#### Written problem:
Return the records that follow, matching each one exactly.

- - - -

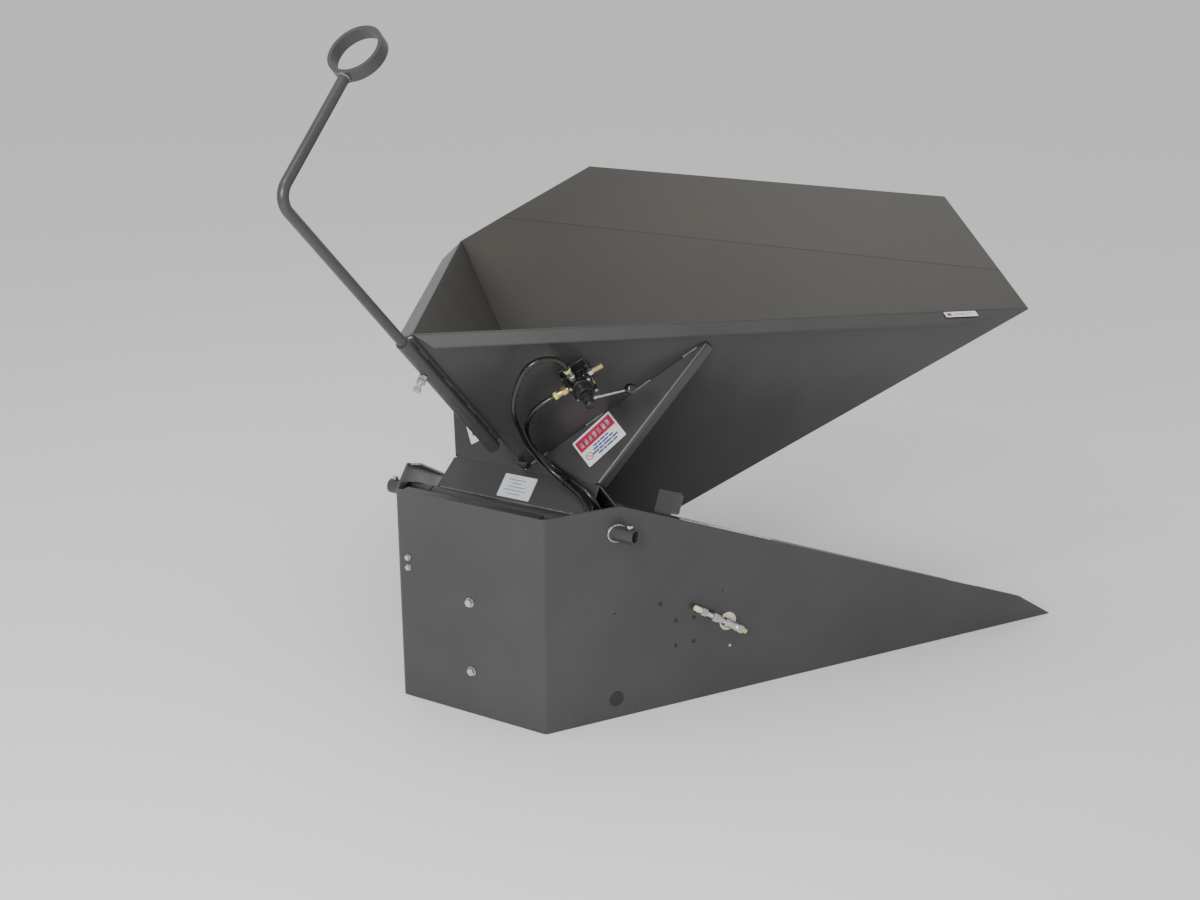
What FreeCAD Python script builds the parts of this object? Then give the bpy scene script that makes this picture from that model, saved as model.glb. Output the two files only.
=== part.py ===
"""Air-operated corner tilter: a square-cornered cradle on a wedge-shaped base.

Frame: origin on the floor below the middle of the tilt axis, +Y towards the
loading side (the wedge tips), +Z up, +X to the right side with the air inlet.
The cradle is drawn in its lowered pose, floor plate level, and then turned
about the tilt axis to the raised rest pose by one placement.
"""
import FreeCAD, Part
import Sketcher
import math
import os
from FreeCAD import Placement, Rotation, Vector

doc = FreeCAD.newDocument("CornerTilter")
sheet = doc.addObject("Spreadsheet::Sheet", "Dimensions")

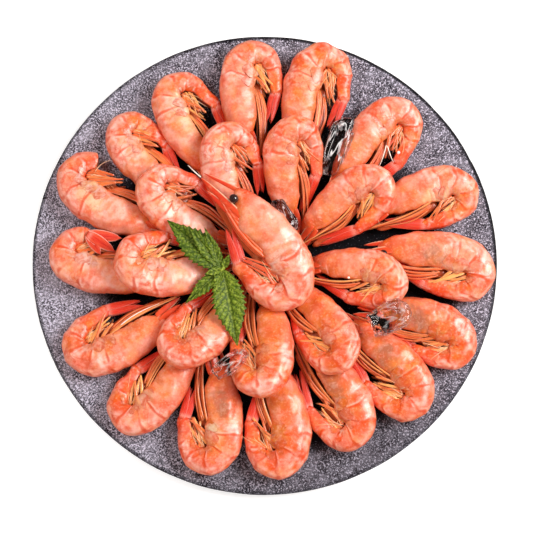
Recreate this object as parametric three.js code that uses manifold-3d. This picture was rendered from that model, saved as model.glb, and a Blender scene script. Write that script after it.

- - - -

#### Response to this task:
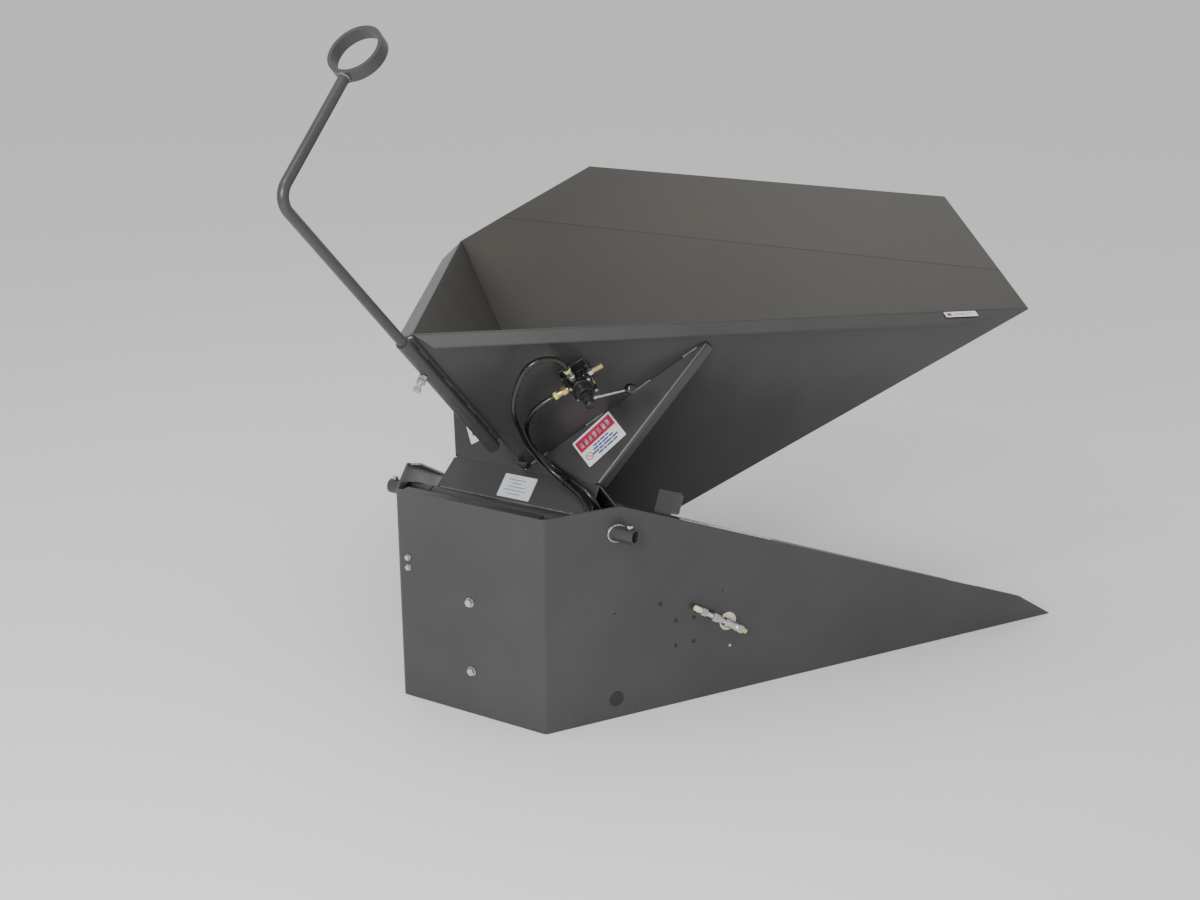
What FreeCAD Python script builds the parts of this object? Then give the bpy scene script that makes this picture from that model, saved as model.glb. Output the two files only.
=== part.py ===
"""Air-operated corner tilter: a square-cornered cradle on a wedge-shaped base.

Frame: origin on the floor below the middle of the tilt axis, +Y towards the
loading side (the wedge tips), +Z up, +X to the right side with the air inlet.
The cradle is drawn in its lowered pose, floor plate level, and then turned
about the tilt axis to the raised rest pose by one placement.
"""
import FreeCAD, Part
import Sketcher
import math
import os
from FreeCAD import Placement, Rotation, Vector

doc = FreeCAD.newDocument("CornerTilter")
sheet = doc.addObject("Spreadsheet::Sheet", "Dimensions")

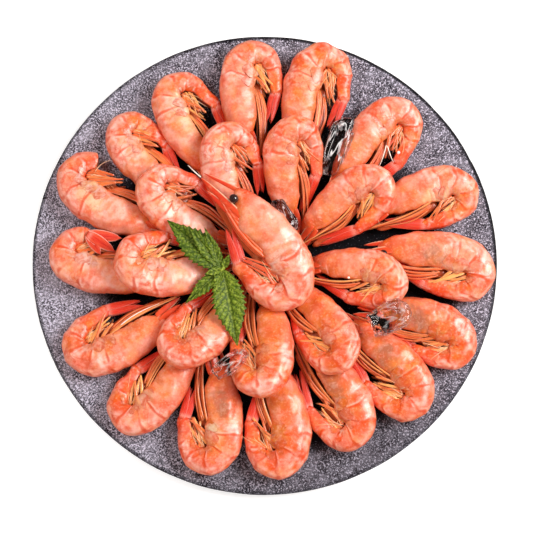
Recreate this object as parametric three.js code that uses manifold-3d. This picture was rendered from that model, saved as model.glb, and a Blender scene script. Write that script after it.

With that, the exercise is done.